##### Records provided

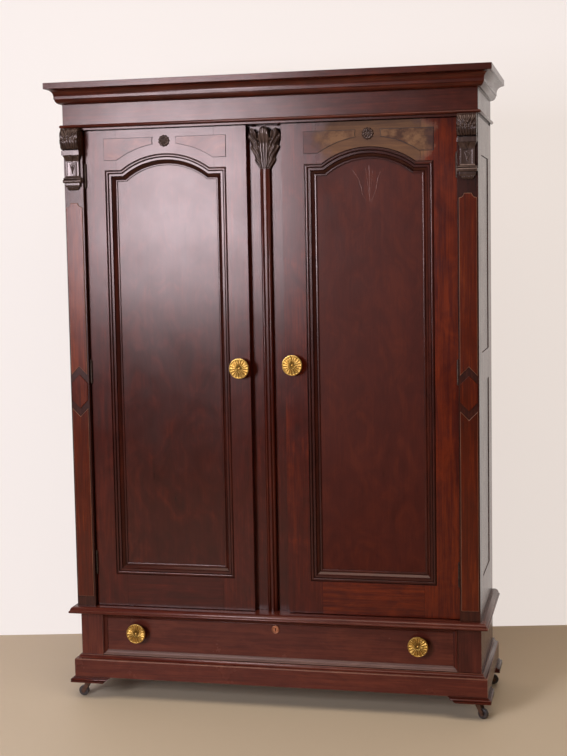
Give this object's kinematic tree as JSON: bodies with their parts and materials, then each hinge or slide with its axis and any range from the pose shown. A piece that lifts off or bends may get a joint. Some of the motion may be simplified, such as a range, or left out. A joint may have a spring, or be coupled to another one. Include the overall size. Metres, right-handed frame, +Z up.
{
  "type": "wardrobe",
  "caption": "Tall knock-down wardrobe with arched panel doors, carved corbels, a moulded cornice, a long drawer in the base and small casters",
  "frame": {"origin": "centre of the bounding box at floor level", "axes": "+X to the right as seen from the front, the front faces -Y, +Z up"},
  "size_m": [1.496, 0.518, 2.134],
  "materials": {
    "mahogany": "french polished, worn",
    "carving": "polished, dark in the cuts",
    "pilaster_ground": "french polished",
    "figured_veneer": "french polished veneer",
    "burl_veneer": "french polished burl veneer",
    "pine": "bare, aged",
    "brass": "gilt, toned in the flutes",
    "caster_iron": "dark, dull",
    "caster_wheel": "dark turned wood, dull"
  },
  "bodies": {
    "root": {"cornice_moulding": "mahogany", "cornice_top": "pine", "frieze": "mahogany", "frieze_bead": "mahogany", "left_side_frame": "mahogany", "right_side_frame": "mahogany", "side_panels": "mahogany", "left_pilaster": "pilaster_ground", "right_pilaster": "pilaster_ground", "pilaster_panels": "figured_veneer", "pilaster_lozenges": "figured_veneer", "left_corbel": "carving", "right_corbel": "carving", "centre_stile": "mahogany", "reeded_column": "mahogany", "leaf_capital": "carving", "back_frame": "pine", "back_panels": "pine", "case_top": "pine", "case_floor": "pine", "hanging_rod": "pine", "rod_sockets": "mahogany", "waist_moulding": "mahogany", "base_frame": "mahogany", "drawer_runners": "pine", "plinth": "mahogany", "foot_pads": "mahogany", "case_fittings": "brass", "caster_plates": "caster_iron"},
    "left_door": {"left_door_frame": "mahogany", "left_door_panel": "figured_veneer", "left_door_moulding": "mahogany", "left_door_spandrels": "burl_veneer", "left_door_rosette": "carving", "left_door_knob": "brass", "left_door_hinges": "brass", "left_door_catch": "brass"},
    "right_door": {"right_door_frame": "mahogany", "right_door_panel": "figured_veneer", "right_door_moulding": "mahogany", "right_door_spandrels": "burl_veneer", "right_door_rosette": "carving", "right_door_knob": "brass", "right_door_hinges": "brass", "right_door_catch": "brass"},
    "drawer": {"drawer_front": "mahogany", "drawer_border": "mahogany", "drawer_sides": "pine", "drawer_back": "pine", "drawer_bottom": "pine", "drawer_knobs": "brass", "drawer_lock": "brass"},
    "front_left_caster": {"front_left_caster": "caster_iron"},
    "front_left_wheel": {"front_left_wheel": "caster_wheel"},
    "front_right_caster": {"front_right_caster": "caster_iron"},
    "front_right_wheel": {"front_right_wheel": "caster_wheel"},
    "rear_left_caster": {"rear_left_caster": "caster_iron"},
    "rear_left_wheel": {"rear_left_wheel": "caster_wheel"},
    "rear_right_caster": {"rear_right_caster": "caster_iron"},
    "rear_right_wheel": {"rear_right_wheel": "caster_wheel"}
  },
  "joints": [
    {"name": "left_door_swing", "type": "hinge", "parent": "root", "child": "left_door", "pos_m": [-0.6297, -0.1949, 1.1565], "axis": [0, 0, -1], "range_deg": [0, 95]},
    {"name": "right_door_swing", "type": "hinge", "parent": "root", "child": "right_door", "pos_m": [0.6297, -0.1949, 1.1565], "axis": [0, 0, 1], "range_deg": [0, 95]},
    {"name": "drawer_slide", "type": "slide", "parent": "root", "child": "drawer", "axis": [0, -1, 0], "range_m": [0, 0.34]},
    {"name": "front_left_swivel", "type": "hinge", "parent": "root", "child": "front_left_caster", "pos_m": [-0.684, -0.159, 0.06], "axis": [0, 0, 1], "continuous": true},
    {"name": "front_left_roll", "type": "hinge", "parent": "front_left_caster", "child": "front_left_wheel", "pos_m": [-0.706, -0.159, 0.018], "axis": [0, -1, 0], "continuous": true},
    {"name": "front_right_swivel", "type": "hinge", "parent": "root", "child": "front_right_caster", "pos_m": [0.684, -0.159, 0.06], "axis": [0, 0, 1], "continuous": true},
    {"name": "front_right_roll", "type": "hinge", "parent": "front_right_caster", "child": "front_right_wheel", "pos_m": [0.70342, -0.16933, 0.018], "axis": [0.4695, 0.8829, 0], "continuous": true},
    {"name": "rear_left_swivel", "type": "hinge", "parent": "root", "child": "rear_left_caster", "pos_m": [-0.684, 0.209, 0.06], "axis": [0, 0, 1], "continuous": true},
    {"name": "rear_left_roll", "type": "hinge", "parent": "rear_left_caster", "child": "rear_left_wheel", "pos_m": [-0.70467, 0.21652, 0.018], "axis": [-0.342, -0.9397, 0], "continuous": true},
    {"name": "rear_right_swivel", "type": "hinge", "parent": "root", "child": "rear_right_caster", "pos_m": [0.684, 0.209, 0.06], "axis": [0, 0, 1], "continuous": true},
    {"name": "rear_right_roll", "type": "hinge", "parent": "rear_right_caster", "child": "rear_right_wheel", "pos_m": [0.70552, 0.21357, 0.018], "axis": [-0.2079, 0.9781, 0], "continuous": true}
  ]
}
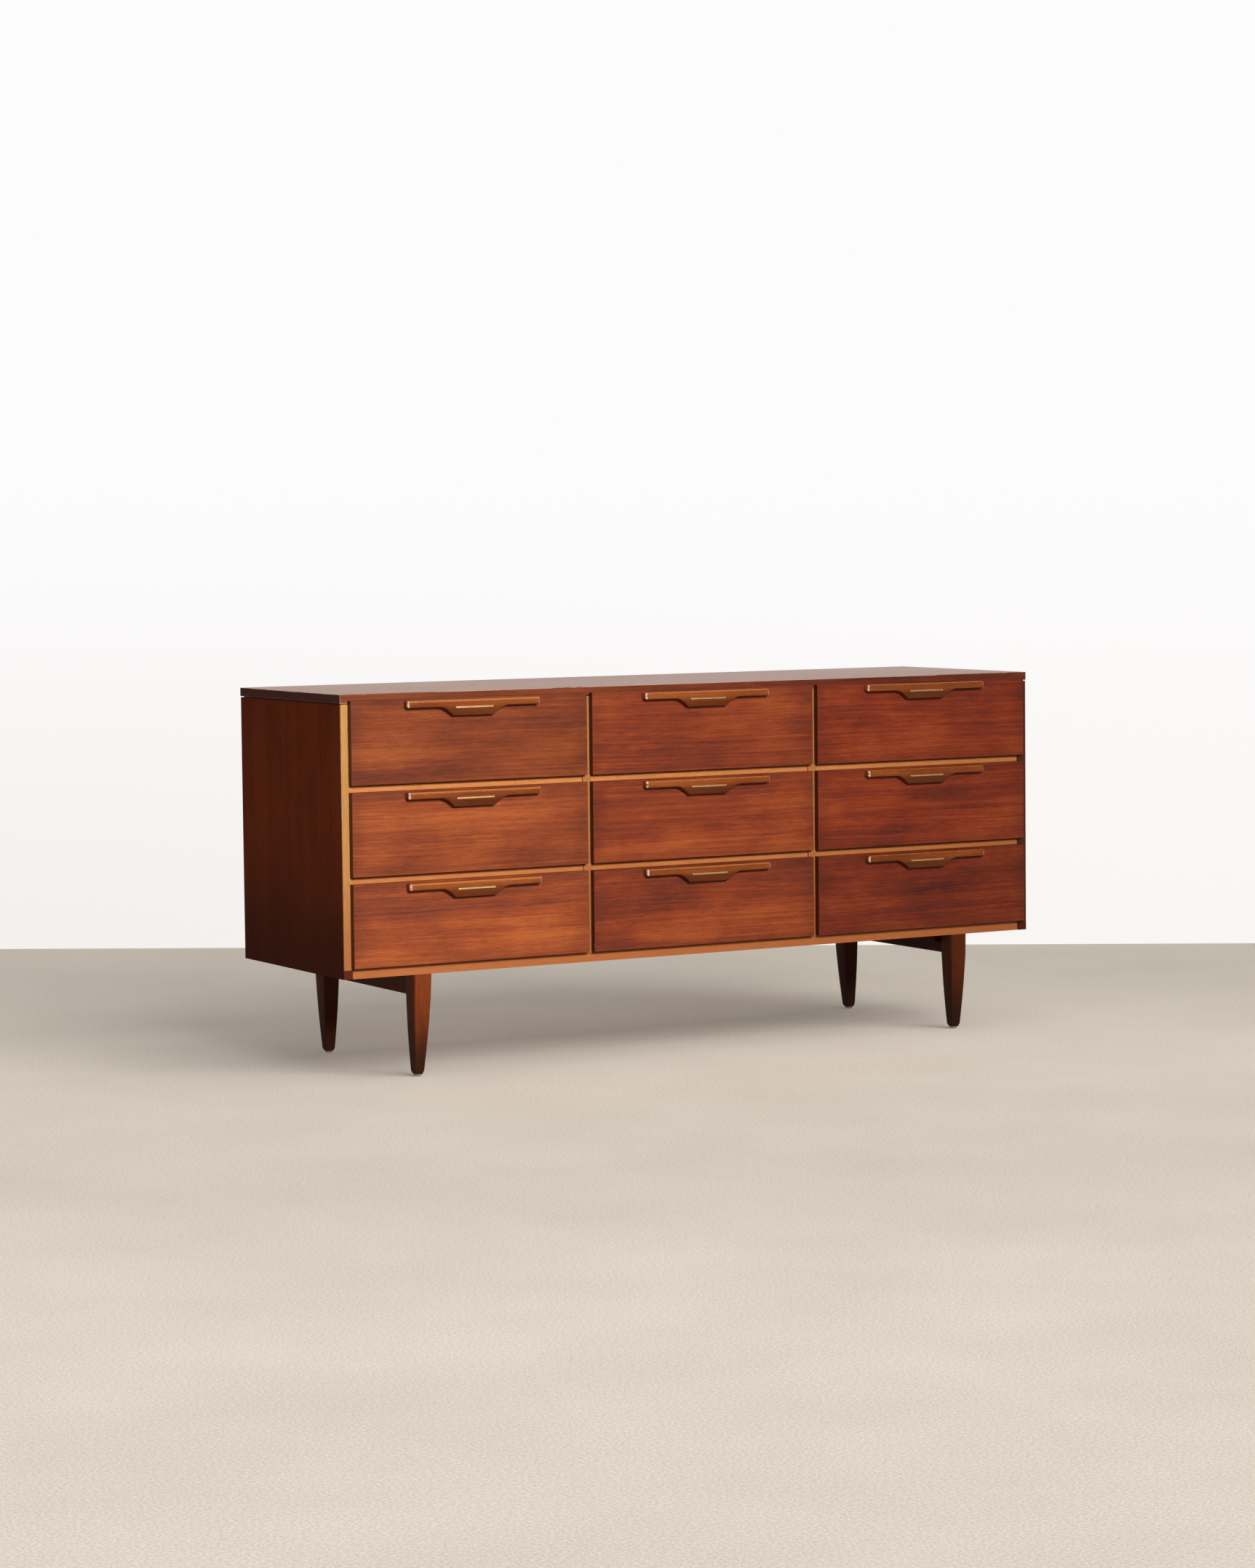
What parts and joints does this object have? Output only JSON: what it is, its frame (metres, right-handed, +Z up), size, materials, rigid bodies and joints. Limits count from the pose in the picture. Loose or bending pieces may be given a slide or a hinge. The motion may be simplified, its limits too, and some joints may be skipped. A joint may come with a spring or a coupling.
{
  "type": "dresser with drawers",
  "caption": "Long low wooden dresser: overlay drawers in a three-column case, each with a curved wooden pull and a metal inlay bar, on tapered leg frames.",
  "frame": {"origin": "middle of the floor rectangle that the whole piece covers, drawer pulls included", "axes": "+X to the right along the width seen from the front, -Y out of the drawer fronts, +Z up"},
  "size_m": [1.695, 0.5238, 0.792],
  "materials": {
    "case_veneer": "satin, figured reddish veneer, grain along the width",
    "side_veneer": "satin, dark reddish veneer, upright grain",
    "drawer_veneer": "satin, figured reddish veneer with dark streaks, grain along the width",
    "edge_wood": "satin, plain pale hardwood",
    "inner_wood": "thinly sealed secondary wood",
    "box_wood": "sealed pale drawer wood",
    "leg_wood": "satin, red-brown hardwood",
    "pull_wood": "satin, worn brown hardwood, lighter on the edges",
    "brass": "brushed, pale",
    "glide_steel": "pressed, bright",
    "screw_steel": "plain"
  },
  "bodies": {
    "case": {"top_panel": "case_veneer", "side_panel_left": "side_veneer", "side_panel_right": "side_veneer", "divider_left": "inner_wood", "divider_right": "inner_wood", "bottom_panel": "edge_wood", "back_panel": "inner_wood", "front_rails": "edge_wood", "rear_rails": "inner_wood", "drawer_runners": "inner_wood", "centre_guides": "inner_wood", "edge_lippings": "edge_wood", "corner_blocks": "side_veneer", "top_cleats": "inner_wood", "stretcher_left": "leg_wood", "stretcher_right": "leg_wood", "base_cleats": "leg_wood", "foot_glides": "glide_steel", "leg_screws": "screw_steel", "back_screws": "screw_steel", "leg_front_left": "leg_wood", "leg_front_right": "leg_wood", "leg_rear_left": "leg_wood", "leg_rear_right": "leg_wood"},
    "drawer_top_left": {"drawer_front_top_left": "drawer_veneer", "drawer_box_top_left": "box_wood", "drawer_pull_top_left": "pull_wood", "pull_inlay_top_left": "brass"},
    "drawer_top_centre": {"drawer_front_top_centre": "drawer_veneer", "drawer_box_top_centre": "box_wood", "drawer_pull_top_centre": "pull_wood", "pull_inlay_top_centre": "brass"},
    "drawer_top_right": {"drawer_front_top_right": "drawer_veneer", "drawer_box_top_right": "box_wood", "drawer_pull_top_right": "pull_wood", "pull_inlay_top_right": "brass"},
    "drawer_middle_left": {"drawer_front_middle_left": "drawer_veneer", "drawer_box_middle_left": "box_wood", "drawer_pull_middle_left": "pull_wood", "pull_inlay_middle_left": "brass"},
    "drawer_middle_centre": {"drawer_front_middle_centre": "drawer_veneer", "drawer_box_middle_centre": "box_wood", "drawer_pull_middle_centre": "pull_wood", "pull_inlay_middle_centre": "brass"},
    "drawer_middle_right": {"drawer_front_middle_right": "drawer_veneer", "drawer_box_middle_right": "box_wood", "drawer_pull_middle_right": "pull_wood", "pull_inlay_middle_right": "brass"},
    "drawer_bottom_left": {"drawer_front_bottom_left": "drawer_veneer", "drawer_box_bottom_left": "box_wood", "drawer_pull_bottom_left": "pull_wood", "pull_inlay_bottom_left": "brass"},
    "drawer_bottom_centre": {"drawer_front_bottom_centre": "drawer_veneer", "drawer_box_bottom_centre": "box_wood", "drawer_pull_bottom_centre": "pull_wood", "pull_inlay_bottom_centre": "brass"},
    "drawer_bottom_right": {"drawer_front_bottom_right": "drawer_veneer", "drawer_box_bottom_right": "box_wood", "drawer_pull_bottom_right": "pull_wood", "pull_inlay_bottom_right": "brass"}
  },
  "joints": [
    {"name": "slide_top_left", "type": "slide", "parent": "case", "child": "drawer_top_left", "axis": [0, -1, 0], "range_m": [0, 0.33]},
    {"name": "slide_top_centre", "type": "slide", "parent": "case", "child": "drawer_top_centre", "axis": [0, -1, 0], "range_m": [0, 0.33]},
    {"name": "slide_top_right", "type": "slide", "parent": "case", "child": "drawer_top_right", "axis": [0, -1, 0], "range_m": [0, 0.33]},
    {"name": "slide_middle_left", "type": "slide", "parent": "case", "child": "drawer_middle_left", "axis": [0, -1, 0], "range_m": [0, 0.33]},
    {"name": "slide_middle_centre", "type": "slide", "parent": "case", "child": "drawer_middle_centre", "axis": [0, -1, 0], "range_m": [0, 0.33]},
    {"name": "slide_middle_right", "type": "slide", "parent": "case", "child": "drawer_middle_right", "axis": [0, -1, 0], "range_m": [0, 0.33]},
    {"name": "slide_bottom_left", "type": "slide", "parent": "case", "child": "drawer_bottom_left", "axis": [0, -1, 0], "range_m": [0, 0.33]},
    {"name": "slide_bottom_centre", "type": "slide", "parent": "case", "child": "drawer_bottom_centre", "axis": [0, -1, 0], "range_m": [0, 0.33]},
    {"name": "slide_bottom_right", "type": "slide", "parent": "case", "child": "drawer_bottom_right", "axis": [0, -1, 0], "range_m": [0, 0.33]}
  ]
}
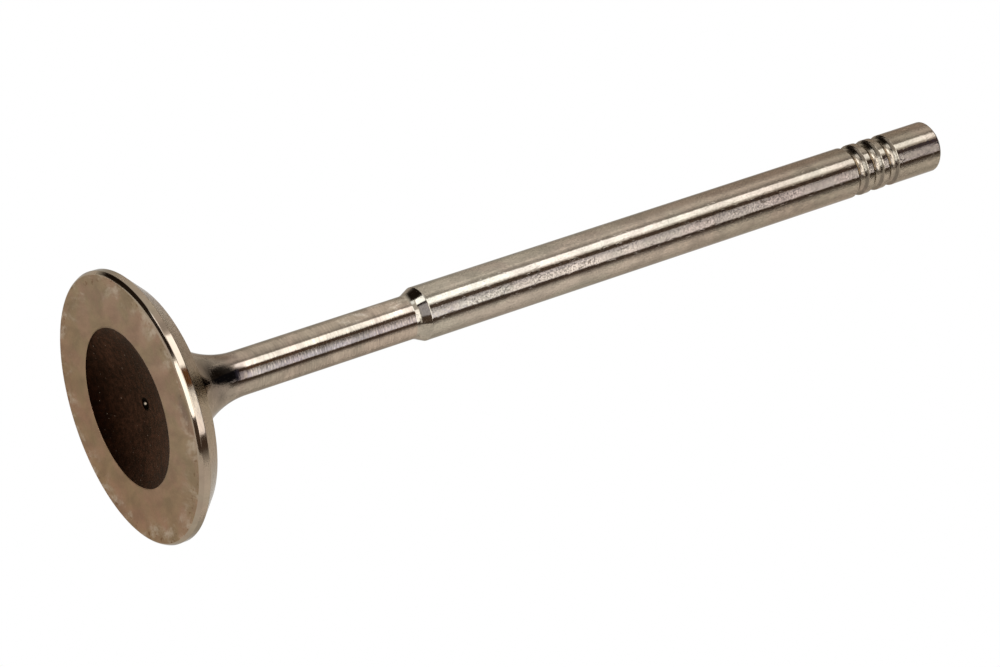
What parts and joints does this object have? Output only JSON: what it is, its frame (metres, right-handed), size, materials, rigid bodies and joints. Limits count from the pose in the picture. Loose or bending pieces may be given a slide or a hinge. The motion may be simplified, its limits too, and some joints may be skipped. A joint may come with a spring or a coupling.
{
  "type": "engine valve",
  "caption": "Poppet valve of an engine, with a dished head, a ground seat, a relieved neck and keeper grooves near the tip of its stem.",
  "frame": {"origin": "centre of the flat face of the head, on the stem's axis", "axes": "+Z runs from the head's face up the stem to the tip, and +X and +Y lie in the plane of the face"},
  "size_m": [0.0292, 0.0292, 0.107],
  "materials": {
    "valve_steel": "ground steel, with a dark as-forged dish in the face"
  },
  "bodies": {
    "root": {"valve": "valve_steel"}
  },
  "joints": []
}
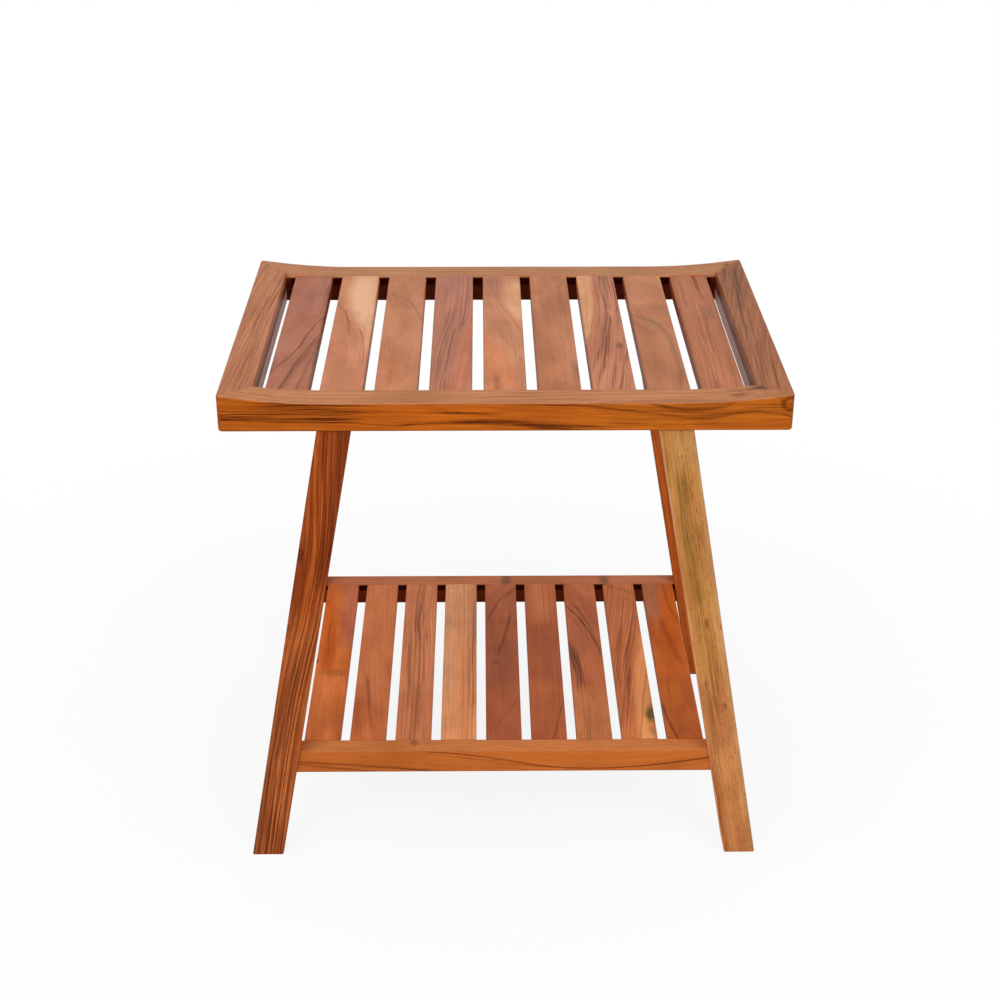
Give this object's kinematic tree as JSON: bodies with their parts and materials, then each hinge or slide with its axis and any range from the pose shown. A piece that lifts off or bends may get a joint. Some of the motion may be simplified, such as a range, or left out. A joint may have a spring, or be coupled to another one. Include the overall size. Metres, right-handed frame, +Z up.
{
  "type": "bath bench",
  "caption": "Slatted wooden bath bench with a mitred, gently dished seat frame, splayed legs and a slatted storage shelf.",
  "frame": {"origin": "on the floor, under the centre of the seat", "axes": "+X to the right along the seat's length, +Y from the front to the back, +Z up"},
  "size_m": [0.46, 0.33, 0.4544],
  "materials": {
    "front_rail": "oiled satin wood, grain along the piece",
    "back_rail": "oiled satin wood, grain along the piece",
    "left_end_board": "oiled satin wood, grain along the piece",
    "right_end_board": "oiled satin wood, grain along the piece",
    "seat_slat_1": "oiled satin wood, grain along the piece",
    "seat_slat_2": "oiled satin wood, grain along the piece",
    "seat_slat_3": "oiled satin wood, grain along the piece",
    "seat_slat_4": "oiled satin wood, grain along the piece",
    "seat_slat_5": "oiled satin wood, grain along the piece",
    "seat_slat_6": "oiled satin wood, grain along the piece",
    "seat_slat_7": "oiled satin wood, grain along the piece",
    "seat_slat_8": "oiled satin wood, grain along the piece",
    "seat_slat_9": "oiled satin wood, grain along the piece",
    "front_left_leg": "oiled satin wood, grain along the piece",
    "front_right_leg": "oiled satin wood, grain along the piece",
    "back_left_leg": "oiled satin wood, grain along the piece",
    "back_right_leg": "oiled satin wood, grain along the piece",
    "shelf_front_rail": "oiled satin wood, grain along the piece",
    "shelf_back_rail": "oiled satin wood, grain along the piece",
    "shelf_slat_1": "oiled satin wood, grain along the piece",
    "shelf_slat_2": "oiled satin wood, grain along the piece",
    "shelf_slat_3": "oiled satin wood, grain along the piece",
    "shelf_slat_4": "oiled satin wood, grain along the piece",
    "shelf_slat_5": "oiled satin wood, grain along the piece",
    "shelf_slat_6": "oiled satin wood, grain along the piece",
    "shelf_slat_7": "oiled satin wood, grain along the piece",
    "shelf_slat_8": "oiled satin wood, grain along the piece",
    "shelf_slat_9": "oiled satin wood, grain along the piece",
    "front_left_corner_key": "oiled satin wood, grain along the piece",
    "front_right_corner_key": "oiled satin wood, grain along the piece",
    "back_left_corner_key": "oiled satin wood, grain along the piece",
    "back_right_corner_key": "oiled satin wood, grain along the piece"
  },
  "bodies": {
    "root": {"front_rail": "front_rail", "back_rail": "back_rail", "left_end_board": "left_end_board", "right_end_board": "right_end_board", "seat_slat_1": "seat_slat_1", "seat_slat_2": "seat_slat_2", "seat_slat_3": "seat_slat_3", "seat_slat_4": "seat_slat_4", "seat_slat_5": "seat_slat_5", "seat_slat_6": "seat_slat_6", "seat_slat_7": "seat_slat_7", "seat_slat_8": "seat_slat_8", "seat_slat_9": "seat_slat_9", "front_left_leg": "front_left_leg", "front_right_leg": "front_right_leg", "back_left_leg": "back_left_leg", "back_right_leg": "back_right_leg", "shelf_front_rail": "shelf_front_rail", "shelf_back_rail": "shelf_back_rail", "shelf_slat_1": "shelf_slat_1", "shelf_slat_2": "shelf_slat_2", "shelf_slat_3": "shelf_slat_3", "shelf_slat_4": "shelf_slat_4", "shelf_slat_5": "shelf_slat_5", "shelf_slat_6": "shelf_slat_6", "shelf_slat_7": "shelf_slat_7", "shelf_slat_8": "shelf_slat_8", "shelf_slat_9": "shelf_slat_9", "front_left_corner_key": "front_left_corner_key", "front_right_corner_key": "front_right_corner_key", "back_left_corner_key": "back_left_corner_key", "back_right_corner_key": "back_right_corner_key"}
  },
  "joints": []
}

##########

**Problem**.
Extract every line that has the string "Limits" in it.

**Result of the task**.
What parts and joints does this object have? Output only JSON: what it is, its frame (metres, right-handed, +Z up), size, materials, rigid bodies and joints. Limits count from the pose in the picture. Loose or bending pieces may be given a slide or a hinge. The motion may be simplified, its limits too, and some joints may be skipped. A joint may come with a spring or a coupling.
What parts and joints does this object have? Output only JSON: what it is, its frame (metres, right-handed), size, materials, rigid bodies and joints. Limits count from the pose in the picture. Loose or bending pieces may be given a slide or a hinge. The motion may be simplified, its limits too, and some joints may be skipped. A joint may come with a spring or a coupling.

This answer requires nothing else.